* _EXERCISE TASK_: Each line that includes the word "behind" counts once; give the total and nothing more.

[3D code data]

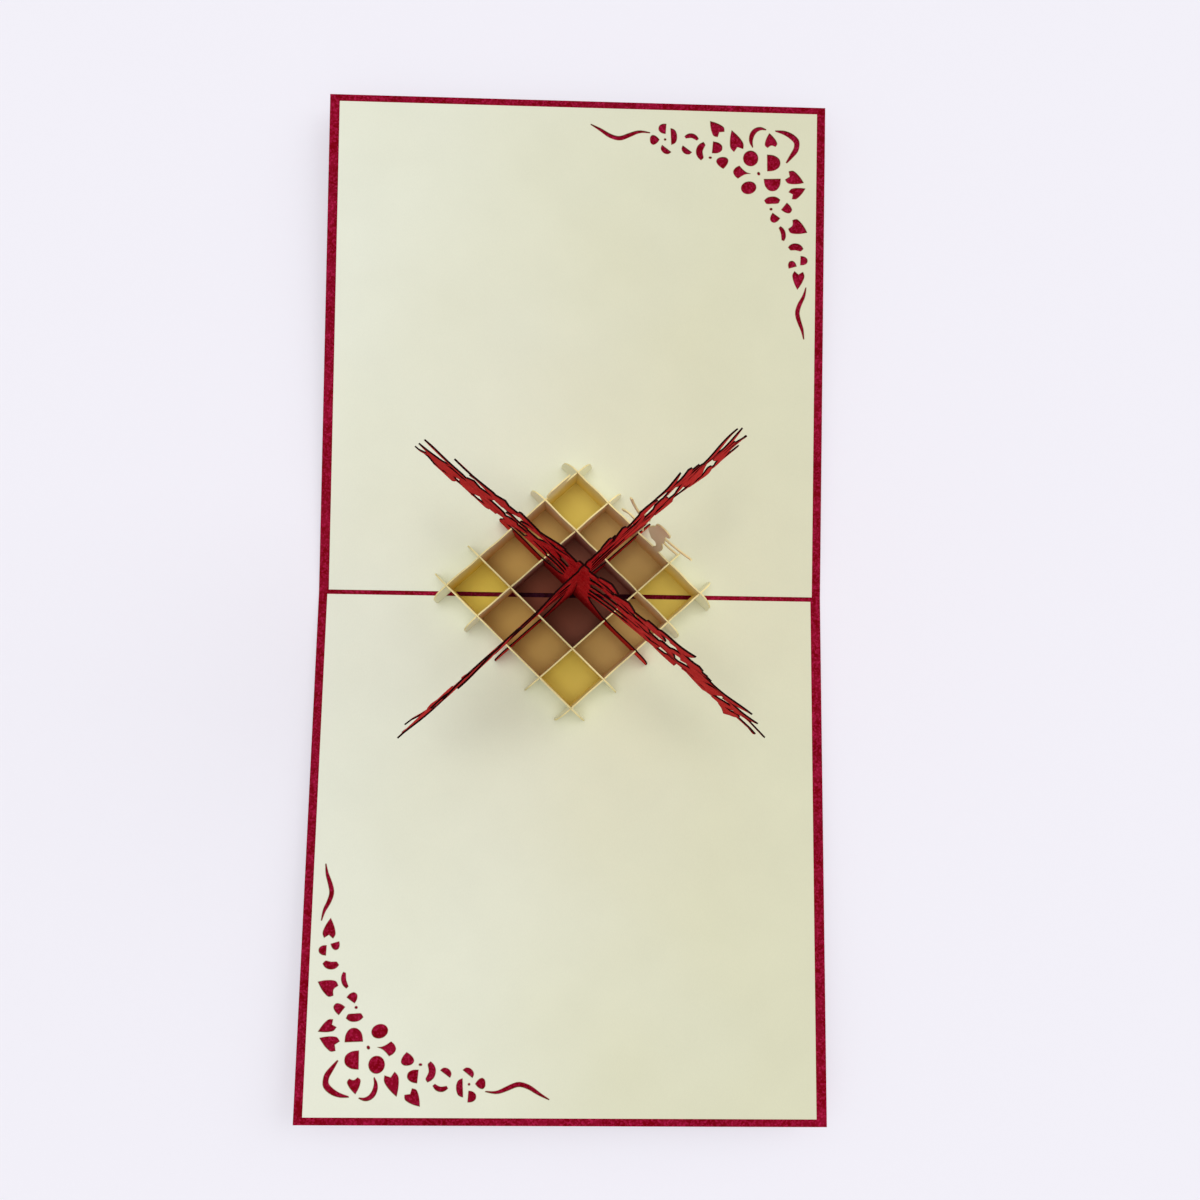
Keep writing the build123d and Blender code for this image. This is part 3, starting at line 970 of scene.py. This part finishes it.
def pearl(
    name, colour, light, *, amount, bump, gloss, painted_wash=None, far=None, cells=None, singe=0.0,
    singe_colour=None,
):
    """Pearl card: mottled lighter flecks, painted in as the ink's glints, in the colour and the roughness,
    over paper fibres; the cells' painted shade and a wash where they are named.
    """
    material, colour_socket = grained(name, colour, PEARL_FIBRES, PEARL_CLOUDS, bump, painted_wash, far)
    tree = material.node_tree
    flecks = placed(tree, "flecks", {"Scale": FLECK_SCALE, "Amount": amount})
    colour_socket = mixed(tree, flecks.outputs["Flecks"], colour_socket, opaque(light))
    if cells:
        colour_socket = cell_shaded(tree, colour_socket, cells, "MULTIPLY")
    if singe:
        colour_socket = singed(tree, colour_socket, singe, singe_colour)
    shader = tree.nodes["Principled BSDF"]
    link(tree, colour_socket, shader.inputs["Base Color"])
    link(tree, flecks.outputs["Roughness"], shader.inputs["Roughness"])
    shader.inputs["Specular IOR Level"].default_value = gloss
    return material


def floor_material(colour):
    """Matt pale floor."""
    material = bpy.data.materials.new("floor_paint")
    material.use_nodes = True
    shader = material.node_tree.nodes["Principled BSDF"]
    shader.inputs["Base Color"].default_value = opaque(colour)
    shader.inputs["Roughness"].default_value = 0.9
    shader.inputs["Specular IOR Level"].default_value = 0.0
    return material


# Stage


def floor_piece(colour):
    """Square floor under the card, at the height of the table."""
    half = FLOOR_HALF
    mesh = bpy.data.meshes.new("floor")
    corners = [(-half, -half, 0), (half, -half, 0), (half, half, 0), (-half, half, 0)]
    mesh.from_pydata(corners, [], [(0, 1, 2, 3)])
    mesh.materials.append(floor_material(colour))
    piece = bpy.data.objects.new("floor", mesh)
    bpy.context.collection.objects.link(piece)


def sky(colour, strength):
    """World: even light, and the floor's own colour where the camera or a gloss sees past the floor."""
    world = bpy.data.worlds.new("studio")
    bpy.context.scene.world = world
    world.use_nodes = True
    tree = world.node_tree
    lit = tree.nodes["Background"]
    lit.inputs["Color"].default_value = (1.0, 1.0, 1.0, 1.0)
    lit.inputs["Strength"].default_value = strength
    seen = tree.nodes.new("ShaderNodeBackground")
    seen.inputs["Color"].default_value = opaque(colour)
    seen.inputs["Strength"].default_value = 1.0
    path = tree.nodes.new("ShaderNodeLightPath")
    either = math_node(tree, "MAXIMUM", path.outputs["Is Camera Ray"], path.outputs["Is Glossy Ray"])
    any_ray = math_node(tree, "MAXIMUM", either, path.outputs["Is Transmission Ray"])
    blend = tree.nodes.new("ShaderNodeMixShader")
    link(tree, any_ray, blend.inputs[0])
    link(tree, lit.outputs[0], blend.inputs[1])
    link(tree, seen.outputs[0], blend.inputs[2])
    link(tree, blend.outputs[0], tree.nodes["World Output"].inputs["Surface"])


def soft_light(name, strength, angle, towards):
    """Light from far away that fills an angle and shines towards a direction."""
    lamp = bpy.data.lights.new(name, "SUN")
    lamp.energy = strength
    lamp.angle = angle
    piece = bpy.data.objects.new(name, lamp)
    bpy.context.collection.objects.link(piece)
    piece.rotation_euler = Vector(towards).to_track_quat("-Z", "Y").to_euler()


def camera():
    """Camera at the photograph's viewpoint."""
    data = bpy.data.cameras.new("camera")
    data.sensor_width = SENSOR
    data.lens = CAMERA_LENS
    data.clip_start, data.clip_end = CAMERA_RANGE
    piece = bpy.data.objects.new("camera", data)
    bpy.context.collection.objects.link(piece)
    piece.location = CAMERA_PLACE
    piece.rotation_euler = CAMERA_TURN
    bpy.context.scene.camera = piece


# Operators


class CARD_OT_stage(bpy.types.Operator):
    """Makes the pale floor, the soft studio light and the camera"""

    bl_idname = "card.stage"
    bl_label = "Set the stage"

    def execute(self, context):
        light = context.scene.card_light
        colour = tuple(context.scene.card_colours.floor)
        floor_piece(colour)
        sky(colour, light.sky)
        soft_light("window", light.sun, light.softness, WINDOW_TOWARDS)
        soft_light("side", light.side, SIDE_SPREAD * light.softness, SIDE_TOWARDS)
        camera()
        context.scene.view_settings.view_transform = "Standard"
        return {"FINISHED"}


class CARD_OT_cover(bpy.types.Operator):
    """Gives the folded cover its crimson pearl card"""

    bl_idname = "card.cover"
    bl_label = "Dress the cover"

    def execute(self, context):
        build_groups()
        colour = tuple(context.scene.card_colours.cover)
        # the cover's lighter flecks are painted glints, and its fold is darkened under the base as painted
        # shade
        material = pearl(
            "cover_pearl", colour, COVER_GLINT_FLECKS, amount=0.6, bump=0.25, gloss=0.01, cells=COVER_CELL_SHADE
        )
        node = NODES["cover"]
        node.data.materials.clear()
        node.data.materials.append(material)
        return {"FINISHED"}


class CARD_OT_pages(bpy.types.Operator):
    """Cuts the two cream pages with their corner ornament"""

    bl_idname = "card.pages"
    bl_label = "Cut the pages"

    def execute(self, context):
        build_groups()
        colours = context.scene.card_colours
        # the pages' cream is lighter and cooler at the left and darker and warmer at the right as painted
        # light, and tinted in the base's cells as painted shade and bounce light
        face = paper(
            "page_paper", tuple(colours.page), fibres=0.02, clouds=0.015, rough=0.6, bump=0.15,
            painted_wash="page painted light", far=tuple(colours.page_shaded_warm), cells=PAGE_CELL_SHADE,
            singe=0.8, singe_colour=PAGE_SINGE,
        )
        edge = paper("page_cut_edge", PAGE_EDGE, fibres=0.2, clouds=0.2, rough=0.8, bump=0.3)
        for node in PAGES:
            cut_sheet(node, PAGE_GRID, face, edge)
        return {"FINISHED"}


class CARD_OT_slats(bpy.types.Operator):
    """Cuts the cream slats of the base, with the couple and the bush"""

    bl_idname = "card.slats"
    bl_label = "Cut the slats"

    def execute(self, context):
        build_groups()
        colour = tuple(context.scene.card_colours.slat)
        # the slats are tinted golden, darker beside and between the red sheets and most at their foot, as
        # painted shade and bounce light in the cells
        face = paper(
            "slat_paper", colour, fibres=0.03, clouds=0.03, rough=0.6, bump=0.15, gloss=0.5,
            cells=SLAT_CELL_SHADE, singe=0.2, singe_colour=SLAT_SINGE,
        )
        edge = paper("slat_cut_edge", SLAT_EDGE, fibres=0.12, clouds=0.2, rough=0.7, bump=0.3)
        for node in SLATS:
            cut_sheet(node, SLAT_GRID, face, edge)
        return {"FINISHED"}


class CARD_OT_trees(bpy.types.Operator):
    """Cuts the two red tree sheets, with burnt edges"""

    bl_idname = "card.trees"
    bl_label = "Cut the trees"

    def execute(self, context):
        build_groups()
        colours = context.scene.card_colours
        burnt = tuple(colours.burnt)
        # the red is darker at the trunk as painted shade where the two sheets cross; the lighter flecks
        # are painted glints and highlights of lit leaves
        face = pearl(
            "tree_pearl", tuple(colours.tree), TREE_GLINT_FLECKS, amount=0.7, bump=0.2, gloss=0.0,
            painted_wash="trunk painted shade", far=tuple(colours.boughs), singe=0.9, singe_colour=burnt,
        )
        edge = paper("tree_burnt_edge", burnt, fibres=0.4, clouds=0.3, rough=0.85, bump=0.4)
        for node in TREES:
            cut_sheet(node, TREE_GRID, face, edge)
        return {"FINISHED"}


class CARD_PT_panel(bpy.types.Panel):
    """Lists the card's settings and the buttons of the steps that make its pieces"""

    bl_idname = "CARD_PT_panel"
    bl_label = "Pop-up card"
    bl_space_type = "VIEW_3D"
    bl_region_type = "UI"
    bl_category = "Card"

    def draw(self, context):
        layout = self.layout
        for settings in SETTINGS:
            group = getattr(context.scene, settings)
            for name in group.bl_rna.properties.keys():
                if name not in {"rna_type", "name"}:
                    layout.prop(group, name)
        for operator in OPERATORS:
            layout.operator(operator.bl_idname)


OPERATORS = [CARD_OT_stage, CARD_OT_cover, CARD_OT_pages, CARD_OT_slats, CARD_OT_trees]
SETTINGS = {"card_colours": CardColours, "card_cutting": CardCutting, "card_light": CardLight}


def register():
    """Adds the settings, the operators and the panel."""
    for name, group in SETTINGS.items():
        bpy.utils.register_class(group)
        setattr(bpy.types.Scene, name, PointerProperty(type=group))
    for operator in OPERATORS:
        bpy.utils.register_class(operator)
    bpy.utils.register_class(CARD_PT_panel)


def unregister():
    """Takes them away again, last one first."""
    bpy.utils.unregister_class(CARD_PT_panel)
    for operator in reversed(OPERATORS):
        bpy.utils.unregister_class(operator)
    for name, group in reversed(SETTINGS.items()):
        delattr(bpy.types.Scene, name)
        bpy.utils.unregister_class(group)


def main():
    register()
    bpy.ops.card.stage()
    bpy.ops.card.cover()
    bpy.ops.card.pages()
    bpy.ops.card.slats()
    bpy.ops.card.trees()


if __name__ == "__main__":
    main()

--

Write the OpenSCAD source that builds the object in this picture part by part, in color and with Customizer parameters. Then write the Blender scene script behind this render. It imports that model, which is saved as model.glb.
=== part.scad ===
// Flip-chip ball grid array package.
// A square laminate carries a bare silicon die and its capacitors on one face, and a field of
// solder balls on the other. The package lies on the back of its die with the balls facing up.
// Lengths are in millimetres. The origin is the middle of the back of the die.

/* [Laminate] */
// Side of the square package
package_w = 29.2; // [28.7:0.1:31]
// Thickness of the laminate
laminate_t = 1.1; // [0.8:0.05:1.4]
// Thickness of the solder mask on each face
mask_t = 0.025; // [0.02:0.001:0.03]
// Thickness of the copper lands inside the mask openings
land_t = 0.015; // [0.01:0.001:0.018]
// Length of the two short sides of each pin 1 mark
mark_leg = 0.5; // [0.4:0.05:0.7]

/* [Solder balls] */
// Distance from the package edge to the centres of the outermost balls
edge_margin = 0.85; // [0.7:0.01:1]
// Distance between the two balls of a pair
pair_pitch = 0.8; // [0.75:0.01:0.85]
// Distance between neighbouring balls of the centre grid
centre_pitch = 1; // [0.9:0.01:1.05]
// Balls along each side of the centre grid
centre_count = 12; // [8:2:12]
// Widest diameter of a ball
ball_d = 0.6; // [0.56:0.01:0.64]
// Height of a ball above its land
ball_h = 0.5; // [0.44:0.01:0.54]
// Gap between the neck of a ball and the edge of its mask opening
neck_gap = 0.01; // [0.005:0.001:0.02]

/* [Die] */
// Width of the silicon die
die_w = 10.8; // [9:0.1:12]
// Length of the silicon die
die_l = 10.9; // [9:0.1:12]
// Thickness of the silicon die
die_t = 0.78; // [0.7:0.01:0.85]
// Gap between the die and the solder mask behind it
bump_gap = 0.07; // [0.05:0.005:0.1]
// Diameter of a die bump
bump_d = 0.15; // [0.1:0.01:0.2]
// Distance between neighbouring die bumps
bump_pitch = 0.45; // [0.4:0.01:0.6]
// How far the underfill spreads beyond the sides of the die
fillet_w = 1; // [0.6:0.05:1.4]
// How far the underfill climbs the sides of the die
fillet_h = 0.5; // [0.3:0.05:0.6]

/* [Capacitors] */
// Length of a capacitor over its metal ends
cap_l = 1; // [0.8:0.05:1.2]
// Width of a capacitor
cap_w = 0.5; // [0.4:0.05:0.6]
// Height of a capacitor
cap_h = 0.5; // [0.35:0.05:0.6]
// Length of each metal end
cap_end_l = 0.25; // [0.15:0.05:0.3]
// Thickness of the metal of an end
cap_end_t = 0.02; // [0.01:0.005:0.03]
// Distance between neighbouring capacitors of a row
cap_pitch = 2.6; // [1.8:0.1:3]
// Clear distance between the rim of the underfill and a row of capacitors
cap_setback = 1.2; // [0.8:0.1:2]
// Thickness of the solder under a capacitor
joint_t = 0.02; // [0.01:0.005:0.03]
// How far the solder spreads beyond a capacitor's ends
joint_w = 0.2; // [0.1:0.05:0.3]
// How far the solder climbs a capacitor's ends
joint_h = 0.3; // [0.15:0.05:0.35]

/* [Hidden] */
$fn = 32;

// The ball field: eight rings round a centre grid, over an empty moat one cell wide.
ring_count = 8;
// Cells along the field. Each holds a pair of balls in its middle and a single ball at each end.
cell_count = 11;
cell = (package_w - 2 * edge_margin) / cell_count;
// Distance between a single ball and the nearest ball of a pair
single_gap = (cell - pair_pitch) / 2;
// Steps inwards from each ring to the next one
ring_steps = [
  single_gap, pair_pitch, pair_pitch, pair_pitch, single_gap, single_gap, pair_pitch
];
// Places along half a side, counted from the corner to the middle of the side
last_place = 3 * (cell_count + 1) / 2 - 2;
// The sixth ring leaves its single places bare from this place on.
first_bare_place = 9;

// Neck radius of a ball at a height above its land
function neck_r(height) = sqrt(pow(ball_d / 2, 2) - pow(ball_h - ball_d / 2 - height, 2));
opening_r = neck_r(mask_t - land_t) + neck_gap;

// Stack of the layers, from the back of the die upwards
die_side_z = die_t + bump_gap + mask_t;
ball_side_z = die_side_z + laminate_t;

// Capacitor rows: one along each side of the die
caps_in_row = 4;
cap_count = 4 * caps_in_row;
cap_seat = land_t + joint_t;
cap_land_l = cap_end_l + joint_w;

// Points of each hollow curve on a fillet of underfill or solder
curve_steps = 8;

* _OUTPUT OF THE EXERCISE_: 2